▶ [TO DO]
State only the count of lines in the listing below that hold "object".

===

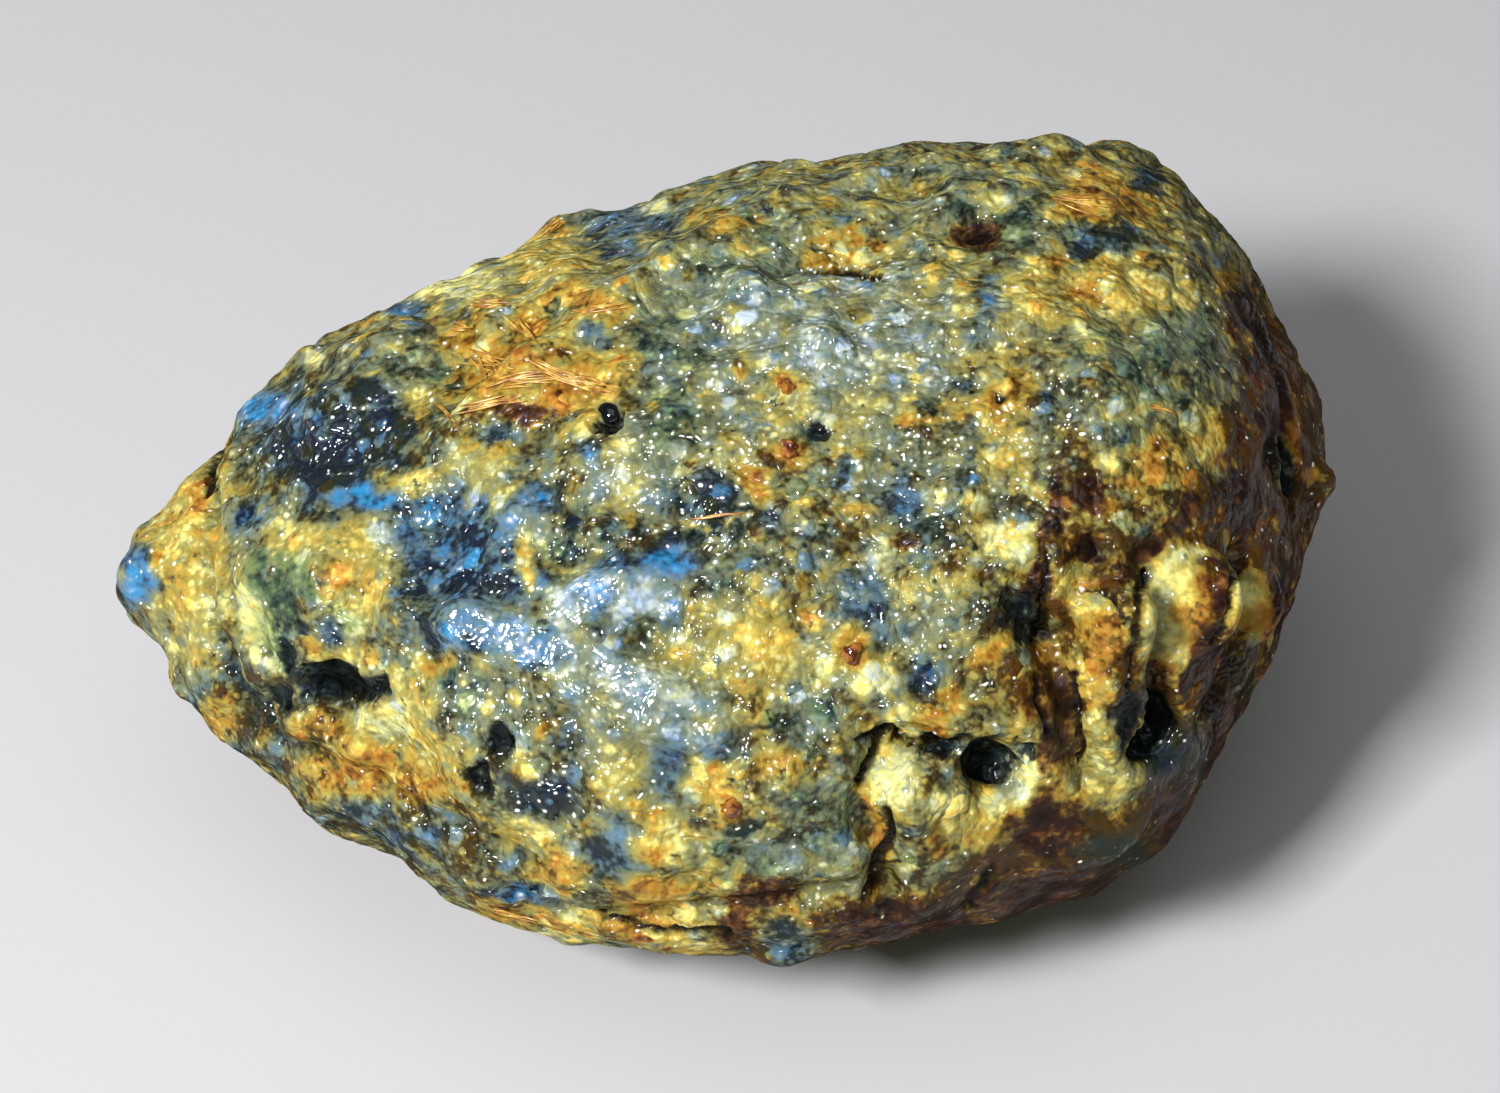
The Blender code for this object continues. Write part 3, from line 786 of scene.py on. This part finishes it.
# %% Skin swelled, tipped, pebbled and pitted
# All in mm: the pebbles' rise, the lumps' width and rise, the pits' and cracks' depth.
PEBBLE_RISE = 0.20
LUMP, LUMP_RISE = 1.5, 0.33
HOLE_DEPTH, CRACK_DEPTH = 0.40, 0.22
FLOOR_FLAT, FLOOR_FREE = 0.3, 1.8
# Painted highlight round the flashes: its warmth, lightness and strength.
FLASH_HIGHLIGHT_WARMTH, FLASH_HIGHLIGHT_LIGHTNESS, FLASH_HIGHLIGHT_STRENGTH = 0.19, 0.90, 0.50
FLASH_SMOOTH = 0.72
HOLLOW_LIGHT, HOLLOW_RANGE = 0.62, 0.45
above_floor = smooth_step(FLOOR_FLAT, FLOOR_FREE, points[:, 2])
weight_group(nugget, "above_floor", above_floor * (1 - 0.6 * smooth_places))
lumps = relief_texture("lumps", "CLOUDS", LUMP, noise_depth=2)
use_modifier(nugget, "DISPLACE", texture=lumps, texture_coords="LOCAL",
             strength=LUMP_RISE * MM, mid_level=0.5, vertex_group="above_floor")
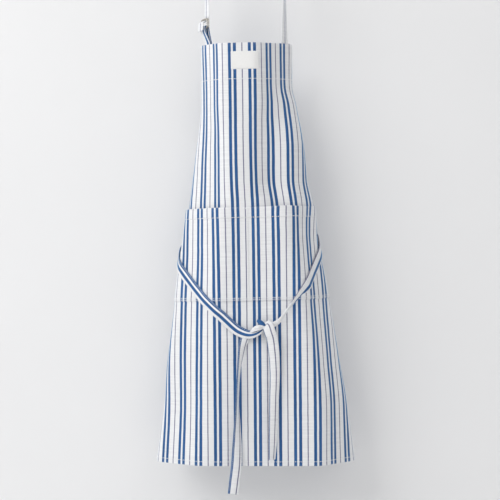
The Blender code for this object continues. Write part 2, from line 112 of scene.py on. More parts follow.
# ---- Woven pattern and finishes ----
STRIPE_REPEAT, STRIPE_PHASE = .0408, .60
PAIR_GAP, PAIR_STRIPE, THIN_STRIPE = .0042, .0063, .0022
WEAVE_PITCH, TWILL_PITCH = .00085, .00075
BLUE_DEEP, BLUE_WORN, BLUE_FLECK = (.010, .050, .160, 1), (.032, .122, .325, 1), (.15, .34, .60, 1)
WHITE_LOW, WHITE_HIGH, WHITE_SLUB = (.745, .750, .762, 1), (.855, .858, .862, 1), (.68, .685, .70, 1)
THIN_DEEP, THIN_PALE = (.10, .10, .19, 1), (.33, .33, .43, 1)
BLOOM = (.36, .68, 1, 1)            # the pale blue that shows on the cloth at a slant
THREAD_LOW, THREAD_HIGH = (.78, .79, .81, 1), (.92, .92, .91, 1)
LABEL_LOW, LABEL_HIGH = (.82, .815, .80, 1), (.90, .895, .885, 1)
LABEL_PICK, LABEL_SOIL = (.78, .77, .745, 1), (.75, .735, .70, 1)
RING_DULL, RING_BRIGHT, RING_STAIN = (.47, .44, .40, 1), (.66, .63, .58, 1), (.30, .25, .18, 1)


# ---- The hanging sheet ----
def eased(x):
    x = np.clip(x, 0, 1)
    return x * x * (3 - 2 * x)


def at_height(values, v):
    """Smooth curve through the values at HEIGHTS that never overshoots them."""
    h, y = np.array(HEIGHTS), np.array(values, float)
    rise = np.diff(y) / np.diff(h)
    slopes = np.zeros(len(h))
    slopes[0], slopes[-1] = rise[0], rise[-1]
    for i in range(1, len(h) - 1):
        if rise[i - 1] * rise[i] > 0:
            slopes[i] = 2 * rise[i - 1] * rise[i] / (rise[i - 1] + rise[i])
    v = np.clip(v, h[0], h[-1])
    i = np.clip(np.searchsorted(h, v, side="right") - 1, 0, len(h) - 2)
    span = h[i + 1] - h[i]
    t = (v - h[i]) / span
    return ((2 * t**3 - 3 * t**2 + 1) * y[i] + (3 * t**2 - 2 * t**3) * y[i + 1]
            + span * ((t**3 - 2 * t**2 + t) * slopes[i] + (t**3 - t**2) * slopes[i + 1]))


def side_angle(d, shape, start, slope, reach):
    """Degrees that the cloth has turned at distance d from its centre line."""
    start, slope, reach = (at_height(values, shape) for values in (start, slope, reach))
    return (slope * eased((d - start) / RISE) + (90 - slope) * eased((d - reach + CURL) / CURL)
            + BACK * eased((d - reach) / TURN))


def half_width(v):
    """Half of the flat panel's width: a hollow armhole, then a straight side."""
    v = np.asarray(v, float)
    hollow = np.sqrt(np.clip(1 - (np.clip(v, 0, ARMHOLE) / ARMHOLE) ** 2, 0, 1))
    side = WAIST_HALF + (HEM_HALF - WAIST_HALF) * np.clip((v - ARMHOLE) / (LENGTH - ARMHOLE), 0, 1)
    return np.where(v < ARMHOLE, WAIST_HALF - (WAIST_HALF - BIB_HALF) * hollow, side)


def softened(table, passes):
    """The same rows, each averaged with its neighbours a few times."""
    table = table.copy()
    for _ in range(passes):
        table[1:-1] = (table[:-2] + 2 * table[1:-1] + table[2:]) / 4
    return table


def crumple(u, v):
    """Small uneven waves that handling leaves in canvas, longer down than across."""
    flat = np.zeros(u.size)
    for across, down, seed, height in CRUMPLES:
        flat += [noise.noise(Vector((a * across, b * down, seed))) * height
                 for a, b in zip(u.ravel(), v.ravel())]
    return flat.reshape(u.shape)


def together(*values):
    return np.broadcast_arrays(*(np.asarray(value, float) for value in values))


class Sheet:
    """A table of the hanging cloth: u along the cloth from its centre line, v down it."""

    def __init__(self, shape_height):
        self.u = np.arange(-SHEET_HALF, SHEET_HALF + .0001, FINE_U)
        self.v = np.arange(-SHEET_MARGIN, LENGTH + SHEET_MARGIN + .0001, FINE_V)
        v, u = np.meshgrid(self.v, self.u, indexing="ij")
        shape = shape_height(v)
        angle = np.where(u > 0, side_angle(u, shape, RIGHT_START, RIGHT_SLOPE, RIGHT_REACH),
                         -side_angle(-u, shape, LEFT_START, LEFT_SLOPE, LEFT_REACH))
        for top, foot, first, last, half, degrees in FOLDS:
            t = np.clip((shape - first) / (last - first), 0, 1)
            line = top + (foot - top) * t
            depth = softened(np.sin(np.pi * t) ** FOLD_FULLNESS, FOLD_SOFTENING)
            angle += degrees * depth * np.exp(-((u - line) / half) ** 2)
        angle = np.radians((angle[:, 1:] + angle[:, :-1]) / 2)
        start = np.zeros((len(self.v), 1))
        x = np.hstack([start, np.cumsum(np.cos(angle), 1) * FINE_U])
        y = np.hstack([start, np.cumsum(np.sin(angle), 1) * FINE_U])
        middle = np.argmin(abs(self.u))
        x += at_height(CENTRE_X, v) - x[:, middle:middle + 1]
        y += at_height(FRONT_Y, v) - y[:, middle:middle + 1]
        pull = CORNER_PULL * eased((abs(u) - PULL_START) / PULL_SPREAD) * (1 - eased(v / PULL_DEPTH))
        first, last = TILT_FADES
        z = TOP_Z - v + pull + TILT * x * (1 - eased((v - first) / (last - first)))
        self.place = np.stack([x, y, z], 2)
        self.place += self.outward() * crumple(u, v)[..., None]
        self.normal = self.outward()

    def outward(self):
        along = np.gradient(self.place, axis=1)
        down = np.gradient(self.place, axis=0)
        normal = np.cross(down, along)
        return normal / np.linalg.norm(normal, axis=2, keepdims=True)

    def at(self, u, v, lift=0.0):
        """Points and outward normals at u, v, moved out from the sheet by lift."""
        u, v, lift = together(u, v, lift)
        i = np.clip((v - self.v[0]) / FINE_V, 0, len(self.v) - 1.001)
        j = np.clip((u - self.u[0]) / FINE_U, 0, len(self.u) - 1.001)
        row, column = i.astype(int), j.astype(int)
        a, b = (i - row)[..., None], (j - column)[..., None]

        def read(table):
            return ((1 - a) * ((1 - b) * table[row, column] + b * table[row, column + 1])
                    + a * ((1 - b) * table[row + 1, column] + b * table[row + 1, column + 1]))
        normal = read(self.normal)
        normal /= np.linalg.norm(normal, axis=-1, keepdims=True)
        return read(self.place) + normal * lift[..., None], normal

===

▶ [TASK SOLUTION]
2